▶ _WRITTEN INSTRUCTION_: All entries below are to be set down again, identical to the source.

▶ _DATA SECTION_:

>> begin

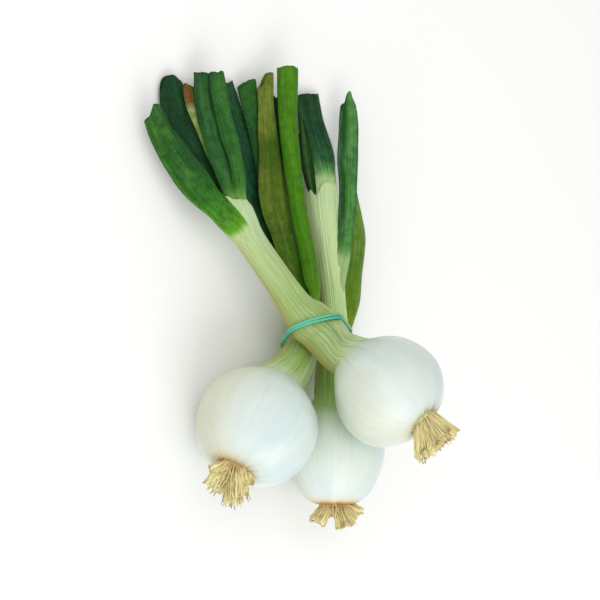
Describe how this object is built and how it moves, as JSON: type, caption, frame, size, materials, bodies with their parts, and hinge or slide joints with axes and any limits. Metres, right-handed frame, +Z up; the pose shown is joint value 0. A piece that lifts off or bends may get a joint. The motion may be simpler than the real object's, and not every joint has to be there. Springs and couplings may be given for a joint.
{
  "type": "spring onion bunch",
  "caption": "Bunch of bulbing spring onions with round white bulbs, pale necks, trimmed root tufts and cut green leaves, held at the necks by a thin rubber band.",
  "frame": {"origin": "centre of the bounding box in X and Y, on the plane the bunch lies on", "axes": "+Y from the bulbs to the cut leaf ends, +Z up from the surface, +X across the bunch"},
  "size_m": [0.1606, 0.2562, 0.109],
  "materials": {
    "bulb_white": "satin",
    "neck_green": "satin",
    "roots_straw": "matte",
    "leaf_dark_green": "satin",
    "leaf_green": "satin",
    "leaf_blue_green": "satin",
    "leaf_bright_green": "satin",
    "leaf_olive": "satin",
    "leaf_dry": "matte",
    "band_teal": "satin"
  },
  "bodies": {
    "root": {"bulb_top": "bulb_white", "neck_top": "neck_green", "roots_top": "roots_straw", "bulb_left": "bulb_white", "neck_left": "neck_green", "roots_left": "roots_straw", "bulb_centre": "bulb_white", "neck_centre": "neck_green", "roots_centre": "roots_straw", "leaf_top_outer": "leaf_blue_green", "leaf_top_low": "leaf_dark_green", "leaf_top_dry": "leaf_dry", "leaf_top_middle": "leaf_dark_green", "leaf_top_inner": "leaf_green", "leaf_left_bright": "leaf_bright_green", "leaf_left_twisted": "leaf_olive", "leaf_left_dark": "leaf_dark_green", "leaf_left_low": "leaf_dark_green", "leaf_left_thin": "leaf_dark_green", "leaf_centre_dark": "leaf_dark_green", "leaf_centre_thin": "leaf_dark_green", "leaf_centre_open": "leaf_blue_green", "leaf_centre_outer": "leaf_olive", "tie_band": "band_teal"}
  },
  "joints": []
}
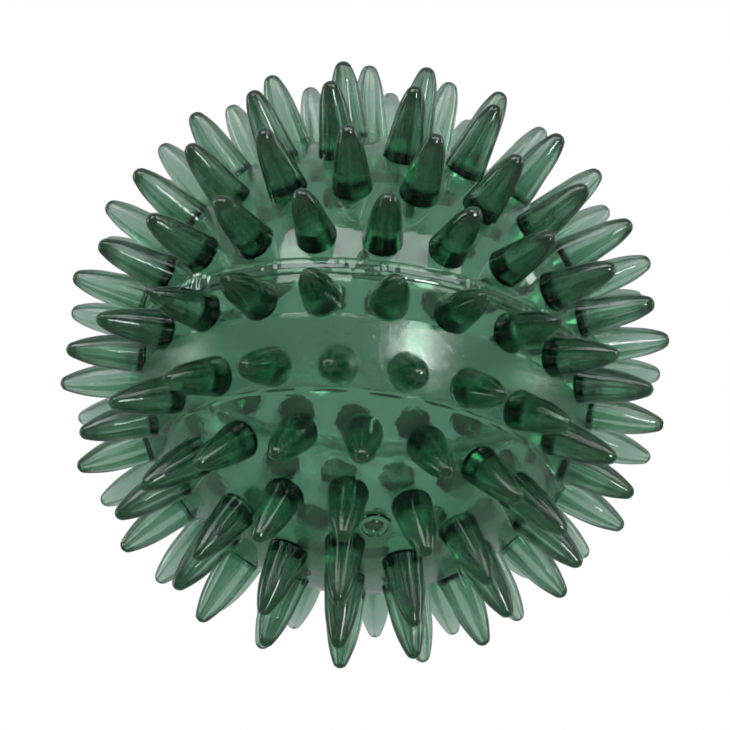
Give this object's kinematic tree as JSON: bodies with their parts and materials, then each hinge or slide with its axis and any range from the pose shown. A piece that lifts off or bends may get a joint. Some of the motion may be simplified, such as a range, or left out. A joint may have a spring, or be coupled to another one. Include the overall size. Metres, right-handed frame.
{
  "type": "spiked massage ball",
  "caption": "Hollow translucent green massage ball, welded round the middle and covered in rings of soft spikes, pointed on one half and rounded on the other",
  "frame": {"origin": "centre of the ball, in the plane of the weld", "axes": "+Z to the pole of the half with pointed spikes, XY is the plane of the weld, +X is an arbitrary direction in that plane"},
  "size_m": [0.089, 0.089, 0.09],
  "materials": {
    "clear_pvc": "clear soft PVC tinted bottle green, glossy, with a finely textured belt beside the weld"
  },
  "bodies": {
    "root": {"pointed_half_shell": "clear_pvc", "pointed_spikes_ring_1": "clear_pvc", "pointed_spikes_ring_2": "clear_pvc", "pointed_spikes_ring_3": "clear_pvc", "pointed_spikes_ring_4": "clear_pvc", "pointed_spikes_ring_5": "clear_pvc", "pointed_pole_spike": "clear_pvc", "rounded_half_shell": "clear_pvc", "rounded_spikes_ring_1": "clear_pvc", "rounded_spikes_ring_2": "clear_pvc", "rounded_spikes_ring_3": "clear_pvc", "rounded_spikes_ring_4": "clear_pvc", "rounded_spikes_ring_5": "clear_pvc", "rounded_pole_spike": "clear_pvc", "weld_ring": "clear_pvc", "filler_disc": "clear_pvc"}
  },
  "joints": []
}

>> end

▶ _CORRECT ANSWER_:
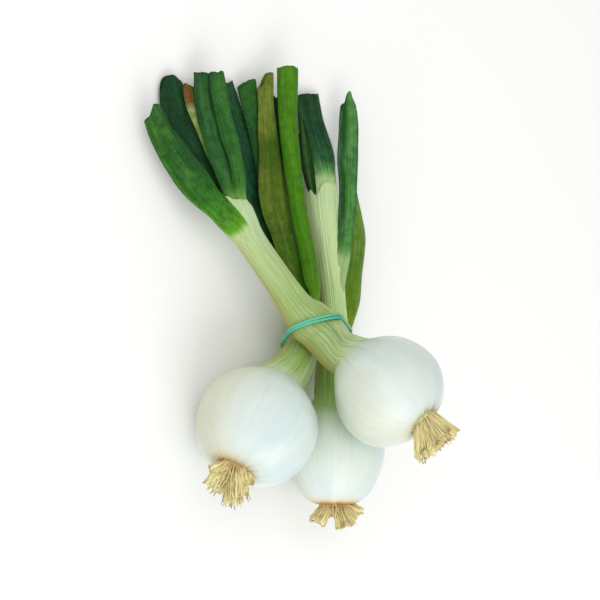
Describe how this object is built and how it moves, as JSON: type, caption, frame, size, materials, bodies with their parts, and hinge or slide joints with axes and any limits. Metres, right-handed frame, +Z up; the pose shown is joint value 0. A piece that lifts off or bends may get a joint. The motion may be simpler than the real object's, and not every joint has to be there. Springs and couplings may be given for a joint.
{
  "type": "spring onion bunch",
  "caption": "Bunch of bulbing spring onions with round white bulbs, pale necks, trimmed root tufts and cut green leaves, held at the necks by a thin rubber band.",
  "frame": {"origin": "centre of the bounding box in X and Y, on the plane the bunch lies on", "axes": "+Y from the bulbs to the cut leaf ends, +Z up from the surface, +X across the bunch"},
  "size_m": [0.1606, 0.2562, 0.109],
  "materials": {
    "bulb_white": "satin",
    "neck_green": "satin",
    "roots_straw": "matte",
    "leaf_dark_green": "satin",
    "leaf_green": "satin",
    "leaf_blue_green": "satin",
    "leaf_bright_green": "satin",
    "leaf_olive": "satin",
    "leaf_dry": "matte",
    "band_teal": "satin"
  },
  "bodies": {
    "root": {"bulb_top": "bulb_white", "neck_top": "neck_green", "roots_top": "roots_straw", "bulb_left": "bulb_white", "neck_left": "neck_green", "roots_left": "roots_straw", "bulb_centre": "bulb_white", "neck_centre": "neck_green", "roots_centre": "roots_straw", "leaf_top_outer": "leaf_blue_green", "leaf_top_low": "leaf_dark_green", "leaf_top_dry": "leaf_dry", "leaf_top_middle": "leaf_dark_green", "leaf_top_inner": "leaf_green", "leaf_left_bright": "leaf_bright_green", "leaf_left_twisted": "leaf_olive", "leaf_left_dark": "leaf_dark_green", "leaf_left_low": "leaf_dark_green", "leaf_left_thin": "leaf_dark_green", "leaf_centre_dark": "leaf_dark_green", "leaf_centre_thin": "leaf_dark_green", "leaf_centre_open": "leaf_blue_green", "leaf_centre_outer": "leaf_olive", "tie_band": "band_teal"}
  },
  "joints": []
}
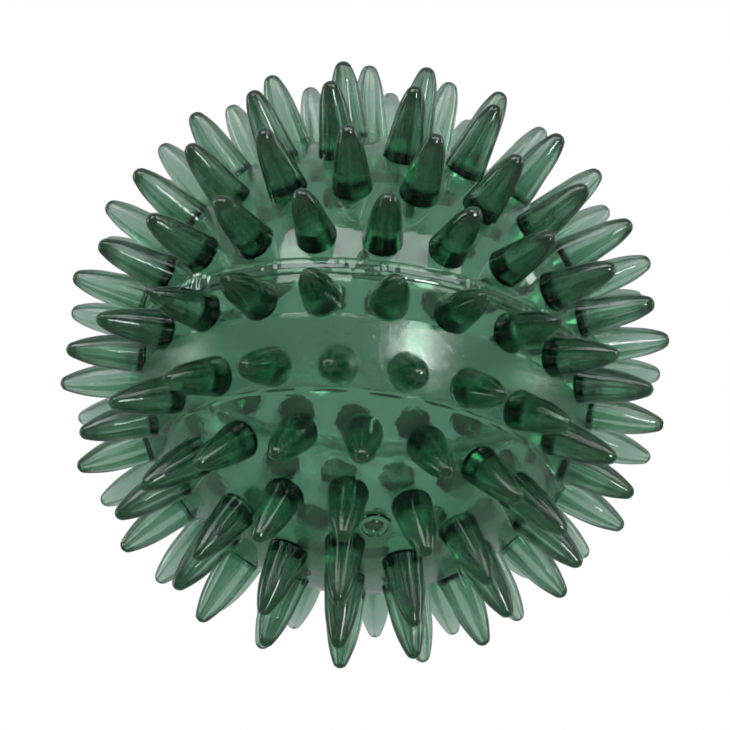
Give this object's kinematic tree as JSON: bodies with their parts and materials, then each hinge or slide with its axis and any range from the pose shown. A piece that lifts off or bends may get a joint. Some of the motion may be simplified, such as a range, or left out. A joint may have a spring, or be coupled to another one. Include the overall size. Metres, right-handed frame.
{
  "type": "spiked massage ball",
  "caption": "Hollow translucent green massage ball, welded round the middle and covered in rings of soft spikes, pointed on one half and rounded on the other",
  "frame": {"origin": "centre of the ball, in the plane of the weld", "axes": "+Z to the pole of the half with pointed spikes, XY is the plane of the weld, +X is an arbitrary direction in that plane"},
  "size_m": [0.089, 0.089, 0.09],
  "materials": {
    "clear_pvc": "clear soft PVC tinted bottle green, glossy, with a finely textured belt beside the weld"
  },
  "bodies": {
    "root": {"pointed_half_shell": "clear_pvc", "pointed_spikes_ring_1": "clear_pvc", "pointed_spikes_ring_2": "clear_pvc", "pointed_spikes_ring_3": "clear_pvc", "pointed_spikes_ring_4": "clear_pvc", "pointed_spikes_ring_5": "clear_pvc", "pointed_pole_spike": "clear_pvc", "rounded_half_shell": "clear_pvc", "rounded_spikes_ring_1": "clear_pvc", "rounded_spikes_ring_2": "clear_pvc", "rounded_spikes_ring_3": "clear_pvc", "rounded_spikes_ring_4": "clear_pvc", "rounded_spikes_ring_5": "clear_pvc", "rounded_pole_spike": "clear_pvc", "weld_ring": "clear_pvc", "filler_disc": "clear_pvc"}
  },
  "joints": []
}